А через несколько месяцев Большой театр впервые выезжал на гастроли в Милан, и мне хотелось, чтобы эта девушка, ничего еще не видевшая в жизни, посмотрела Италию. Но борьба между солистками за поездку шла не на жизнь, а на смерть, и ни о какой Марине Мнишек для Образцовой не могло быть и речи — ее пели Архипова и Авдеева. Тогда я упросила Покровского быстро ввести ее на партии гувернантки в «Пиковой даме» и княжны Марьи в «Войне и мире», что он и сделал, хотя в том не было никакой надобности, и Образцова выехала с нами в Италию.
И вот теперь эта Лена, которую я вытащила за шкирку, как тонущего щенка, и на пуховых подушках принесла в театр, бедная Лена с глазами, всегда готовыми для слез, пошла с доносом на Славу и на меня, так щедро дарившую ей самое дорогое, что у меня было, — мое искусство.
Что касается Милашкиной, то, работая в театре уже шестнадцать лет, она всегда была второй после меня. В нашем общем репертуаре я пела премьеры, а она лишь следующий спектакль, она меня люто ненавидела. А вот Атлантов и Мазурок? Они-то числились моими друзьями, были моими многолетними партнерами… Но даже не углубляясь в годы сталинского террора, если подумать лишь о побочной «деятельности» прославленного тенора Нэлеппа, а в этом он был в театре не одинок, то уже не вызовет никакого удивления быстрота и точность, с которой схватила эстафету новая смена строителей коммунизма. Спите спокойно, товарищ Сталин, посеянные вами и вашими верными соратниками семена ненависти, зависти и злобы дают пышные всходы и из поколения в поколение питают души советских людей своими ядовитыми плодами.

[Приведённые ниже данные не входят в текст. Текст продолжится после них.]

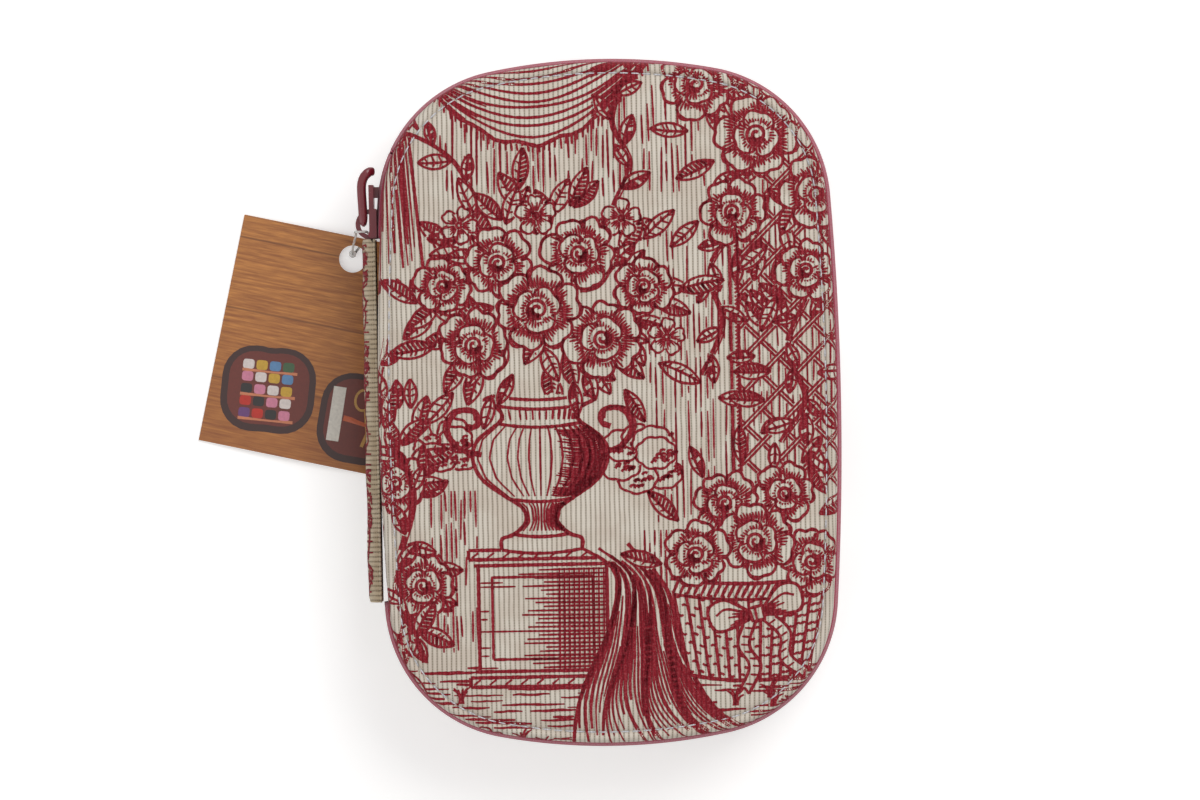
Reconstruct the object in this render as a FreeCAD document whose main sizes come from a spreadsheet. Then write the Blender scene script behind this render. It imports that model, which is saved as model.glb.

Не упустив счастливой возможности, к этой компании подключился и Евгений Нестеренко. К записи «Тоски» он отношения не имел, не конкурировал ни со мною, ни со Славой. Мало того, творчески был связан с Шостаковичем и был первым исполнителем некоторых его сочинений. Но еще раньше, буквально за несколько дней до всей нашей истории, он был в ЦК — сигнализировал, что в Большом театре потеряна бдительность: Покровский ставит никому не нужную и вредную для народа формалистическую оперу Прокофьева «Игрок». А на следующее утро на репетиции того же «Игрока» как ни в чем не бывало подошел к своему учителю Покровскому:
— Какой потрясающий спектакль, Борис Александрович! От всей души поздравляю вас и надеюсь, что буду иметь счастье в будущем спеть в нем. Примите от меня маленький сувенир на память о незабываемом впечатлении.
И протянул Покровскому игрушечную рулетку.
— Ах, Женя, Женя, вчера в ЦК партии вы говорили совсем другое, когда предали меня. Когда же вы сказали правду — сейчас или вчера?
Нормальным было бы, выслушав такое от своего учителя, тут же в ужасе умереть. Но эти люди способны выслушать всё.
Так что же заставило Нестеренко пойти с доносом на своего учителя, давшего ему сценическую жизнь, или Образцову — против меня? Но в том-то и дело, что таким не нужен «ни Бог, ни Царь и ни Герой». Они с малолетства росли рядом с предателями, видели, как за доносы люди получали ордена, звания, квартиры, обеспеченную жизнь, и они поняли, что пришел момент, когда можно заработать политический багаж для благополучия всей дальнейшей жизни, заслужить доверие партии. Традиции предательства живы, и Нестеренко пошел в ЦК по давно проторенной дорожке — «против формализма в музыке». Образцова же проявила государственную бдительность — вовремя закричала: «Долой Солженицына!» Такой счастливый случай в ее жизни мог и не повториться, и она блестяще для себя его использовала. Но какие материальные блага мира помогут ей забыть тот момент в Нью-Йорке, когда через несколько лет она пришла ко мне, изгнаннице, за кулисы в Карнеги-Холл — я пела в «Евгении Онегине» с Бостонским оркестром и американскими артистами, и когда, при всех назвав ее Иудой, я выгнала ее вон из артистического фойе. Забыть те мгновения, когда, побелевшая от страха и публичного унижения, она шла сквозь строй изумленных американцев.
Но вернемся к тому дню 28 марта, когда, ничего не подозревая о том, что произошло этим утром в ЦК партии, мы готовились идти в студию грамзаписи. Зазвонил телефон, и я взяла трубку.